When the question, “Who is a criminal?” was posed by Erica Licht, at the same workshop (Licht is a Fulbright Scholar from the United States in Nigeria to do a research on “Youth and Urban violence in Lagos, Nigeria”), I was rattled to my bone marrow with guilt by the answer a student from Michael Otedola College of Primary Education gave. The answer given was direct and somewhat made everybody guilty: “A criminal is anybody who sees a crime being committed and chooses to be silent”. The answer questions the “Siddon-look” approach popularised by the former Minister of Justice and Attorney General of the Federation, the late Chief Bola Ige, at the extreme of the late Gen. Sani Abacha’s misadventure in Nigeria’s political history.

Rather than sit and look while the present is bastardised, to create a disgruntled generation of youths annoyed with their past (our own present) and not sympathetic to their own future, thereby continuing the vicious circle of mindless abandonment, of silence, of contentment in the face of buoyancy that favours the few and sends many to abject penury, we must break this culture of silence. The more we burke issues that pertain to our welfare, for the mere fact that we don’t want to be at the receiving end of the offshoot of such demands, the more we are subjected to gulping down inequality, inefficiency, ineffectiveness and blatant waste of resources by the few at the helms of affairs.

Youths and activists in Egypt despite a recent revolution that ousted President Hosni Mubarak from office took back to Cairo’s Tahrir Square to question why President Morsi would amass so much power that even the deposed Mubarak could not even have at the height of his dictatorship. Under a new emergency decree, President Morsi’s decisions cannot be revoked by any authority, including the judiciary, until the new constitution has been ratified and a fresh parliamentary election held, but the citizenry are not taking it likely, they are asking questions, they want a response from a government that came to be through the toil and blood of their brothers and sisters. And they are not afraid if this leads to another revolution! In Greece, citizens are at odds with the government for taking them down austerity road. They are asking questions, I don’t know why Nigerians choose the never ending enduring road of suffering in silence; our silence hurts more than our suffering!

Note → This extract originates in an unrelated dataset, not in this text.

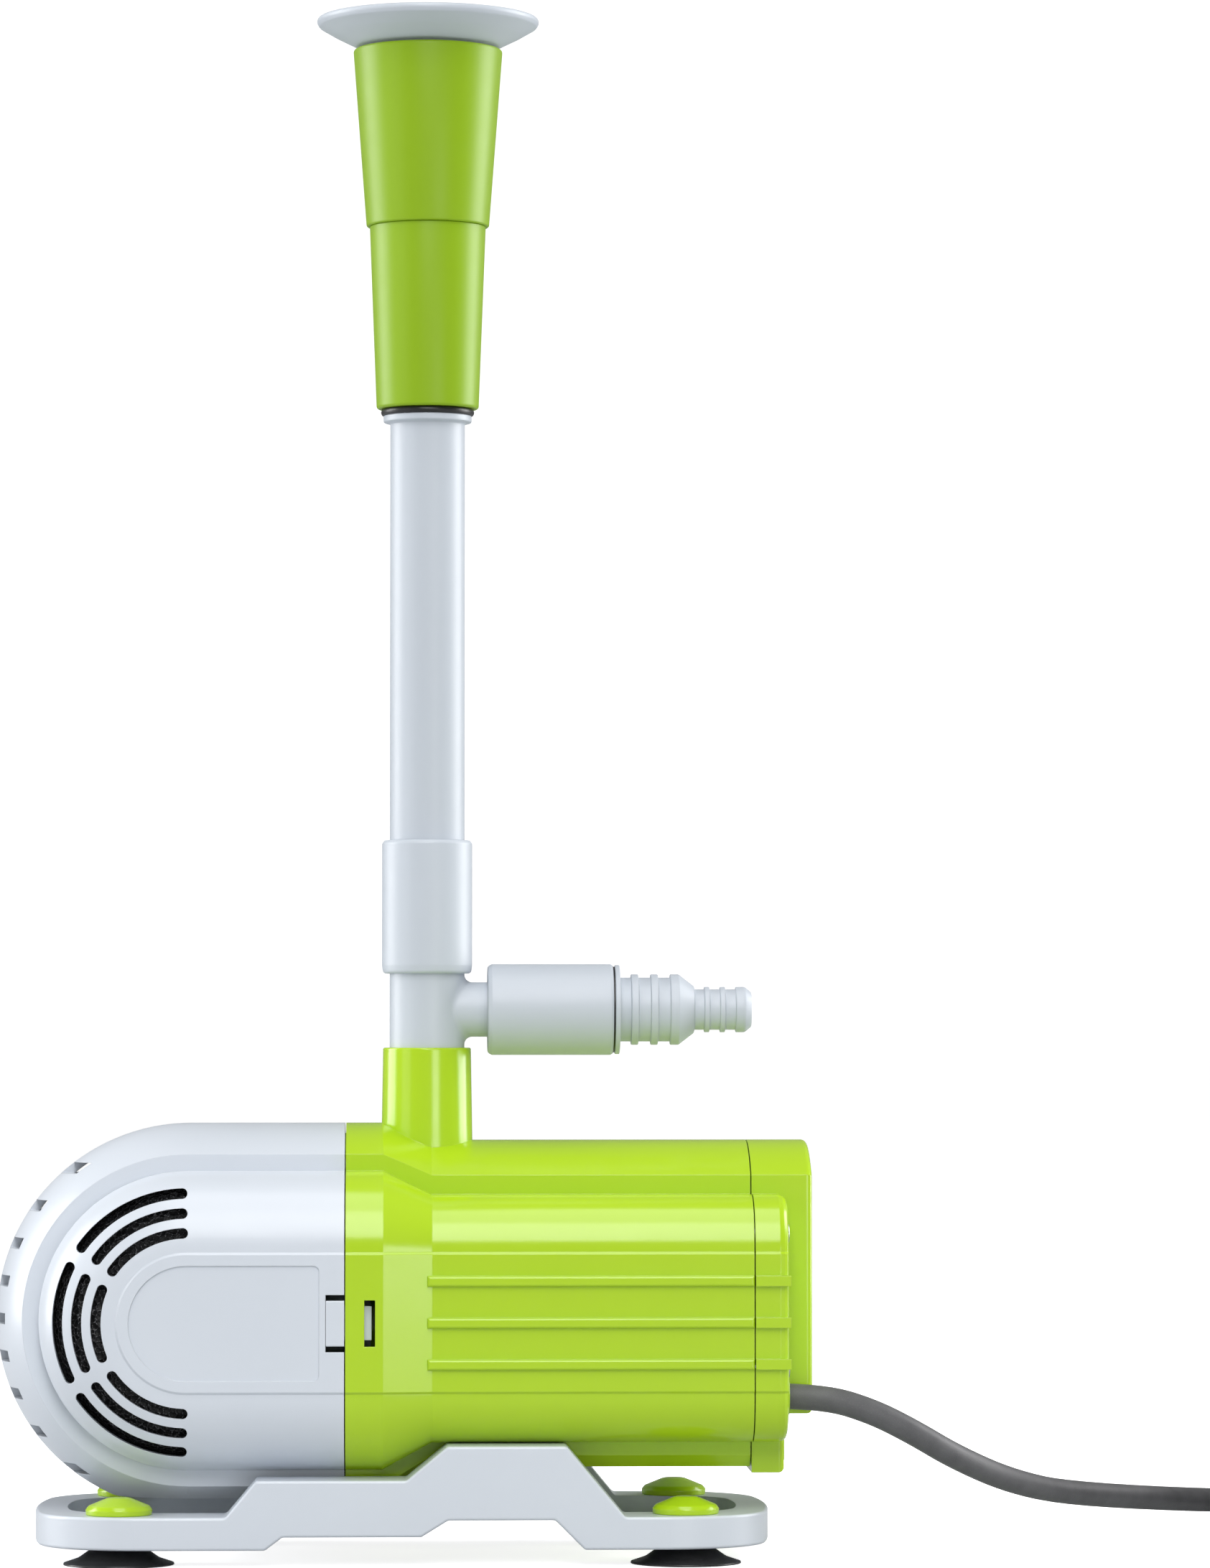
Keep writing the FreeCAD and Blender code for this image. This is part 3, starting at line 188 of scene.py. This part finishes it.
class Surface:
    """A small builder round one material's node tree."""

    def __init__(self, name):
        self.material = bpy.data.materials.new(name)
        self.material.use_nodes = True
        self.tree = self.material.node_tree
        self.shader = self.tree.nodes["Principled BSDF"]
        self.place = self.add("ShaderNodeTexCoord").outputs["Object"]

    def add(self, kind, **inputs):
        """A new node, with its inputs set or linked by name."""
        node = self.tree.nodes.new(kind)
        for name, value in inputs.items():
            self.feed(node.inputs[name.replace("_", " ")], value)
        return node

    def feed(self, socket, value):
        """Links a socket to another one, or sets it to a plain value."""
        if isinstance(value, bpy.types.NodeSocket):
            self.tree.links.new(value, socket)
        else:
            socket.default_value = value

    def noise(self, size, detail, stretch=None):
        """Noise whose features are about size millimetres across."""
        place = self.place
        if stretch:
            scaled = self.add("ShaderNodeMapping", Vector=place)
            scaled.inputs["Scale"].default_value = stretch
            place = scaled.outputs["Vector"]
        node = self.add("ShaderNodeTexNoise", Vector=place, Scale=1 / (size * MM), Detail=detail)
        return node.outputs["Fac"]

    def cells(self, size, feature="F1"):
        """Distances in a pattern of cells about size millimetres across."""
        node = self.add("ShaderNodeTexVoronoi", Vector=self.place, Scale=1 / (size * MM))
        node.feature = feature
        return node.outputs["Distance"]

    def rescale(self, value, low, high, start=0.0, end=1.0):
        """Low where the value is at start or before, high at end or after, and even in between."""
        node = self.add("ShaderNodeMapRange", Value=value)
        node.inputs["From Min"].default_value = start
        node.inputs["From Max"].default_value = end
        node.inputs["To Min"].default_value = low
        node.inputs["To Max"].default_value = high
        return node.outputs["Result"]

    def calc(self, operation, first, second):
        """The result of one Math node."""
        node = self.add("ShaderNodeMath")
        node.operation = operation
        self.feed(node.inputs[0], first)
        self.feed(node.inputs[1], second)
        return node.outputs[0]

    def total(self, first, *others):
        """The sum of several values."""
        for other in others:
            first = self.calc("ADD", first, other)
        return first

    def blend(self, factor, first, second):
        """From the first colour at factor 0 to the second at 1."""
        node = self.add("ShaderNodeMix")
        node.data_type = "RGBA"
        self.feed(node.inputs[0], factor)
        self.feed(node.inputs[6], first)
        self.feed(node.inputs[7], second)
        return node.outputs[2]

    def bump(self, height, depth, normal=None, strength=1.0):
        """Relief whose full height is about depth millimetres."""
        node = self.add("ShaderNodeBump", Height=height, Strength=strength, Distance=depth * MM)
        if normal is not None:
            self.feed(node.inputs["Normal"], normal)
        return node.outputs["Normal"]

    def soft_edges(self, radius):
        """The normal of the surface as if its edges were rounded."""
        node = self.add("ShaderNodeBevel", Radius=radius * MM)
        node.samples = 4
        return node.outputs["Normal"]

    def edge_mask(self, soft):
        """Where the rounded normal leaves the true one: the edges of a moulding."""
        plain = self.add("ShaderNodeNewGeometry").outputs["Normal"]
        node = self.add("ShaderNodeVectorMath")
        node.operation = "DOT_PRODUCT"
        self.feed(node.inputs[0], soft)
        self.feed(node.inputs[1], plain)
        return self.rescale(node.outputs["Value"], 1.0, 0.0, 0.80, 0.97)

    def done(self, colour, roughness, normal):
        """Sets the shader's main inputs and returns the finished material."""
        self.feed(self.shader.inputs["Base Color"], colour)
        self.feed(self.shader.inputs["Roughness"], roughness)
        self.feed(self.shader.inputs["Normal"], normal)
        return self.material


def moulded_plastic(name, colour, shade, gloss, edge_highlight_and_wear, ior=1.53):
    """Satin injection-moulded ABS: fine grain, faint flow marks, and paler edges that are a painted edge
    highlight mottled like rubbed wear.

    GREY's gloss stays clear of 0.27, where this roughness pattern rendered with white blotches.
    """
    s = Surface(name)
    flow = s.rescale(s.noise(55, 2, (1, 1, 0.5)), 0.0, 1.0, 0.25, 0.75)
    cloud = s.rescale(s.noise(9, 5), 0.0, 1.0, 0.25, 0.75)
    tone = s.blend(s.calc("MULTIPLY", flow, 0.35), colour, shade)
    tone = s.blend(s.calc("MULTIPLY", cloud, 0.10), tone, shade)
    soft = s.soft_edges(0.32)
    # paler edges where the rounded normal leaves the true one: a painted edge highlight, broken up by
    # noise like rubbed wear
    edge_highlight_and_wear_mask = s.calc("MULTIPLY", s.edge_mask(soft), s.rescale(s.noise(3.5, 4), 0.1, 0.6, 0.35, 0.7))
    tone = s.blend(edge_highlight_and_wear_mask, tone, edge_highlight_and_wear)
    speck = s.rescale(s.noise(0.9, 2), 0.0, 1.0, 0.74, 0.82)
    tone = s.blend(s.calc("MULTIPLY", speck, 0.10), tone, shade)
    smear = s.rescale(s.noise(14, 3, (1, 1, 3)), -0.015, 0.02, 0.3, 0.7)
    grain = s.noise(0.55, 4)
    roughness = s.total(s.rescale(grain, -0.006, 0.006), gloss, smear)
    normal = s.bump(grain, 0.006, soft)
    normal = s.bump(s.noise(26, 2), 0.03, normal, 0.6)
    s.shader.inputs["IOR"].default_value = ior
    return s.done(tone, roughness, normal)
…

In a recent interview on Sahara TV, the Convener of the Save Nigeria Group, Pastor Tunde Bakare, opined that,” If people are allowed to become unaccountable, then they become tyrants.” The only way to make people accountable is to take them up on what has been put in their trust for the general good. The need to ask salient questions and demand for justice becomes imperative everyday. The Yoruba would say, “If you are quiet, your general being and welfare keeps quiet too”.

Though we have witnessed scenes of brutal oppression where the Nigerian state had unleashed its repressive state apparatus on citizens, we should not be deterred from asking questions and when answers aren’t coming (like it always does), we should take action against the enemies of the masses of the people. It is only that way, that people like Muyideen Mustafa, the 23-year-old boy shot by the Nigeria Police in Ilorin during the January Occupy Nigeria struggle won’t have died in vain. I know doing the right thing is never the easiest thing to do, but we can bequeath a legacy for generations yet unborn even though the generation right ahead betrayed us! I believe in a Nigeria that is amongst 20 most developed economies, maybe not by 2020, but definitely soonest.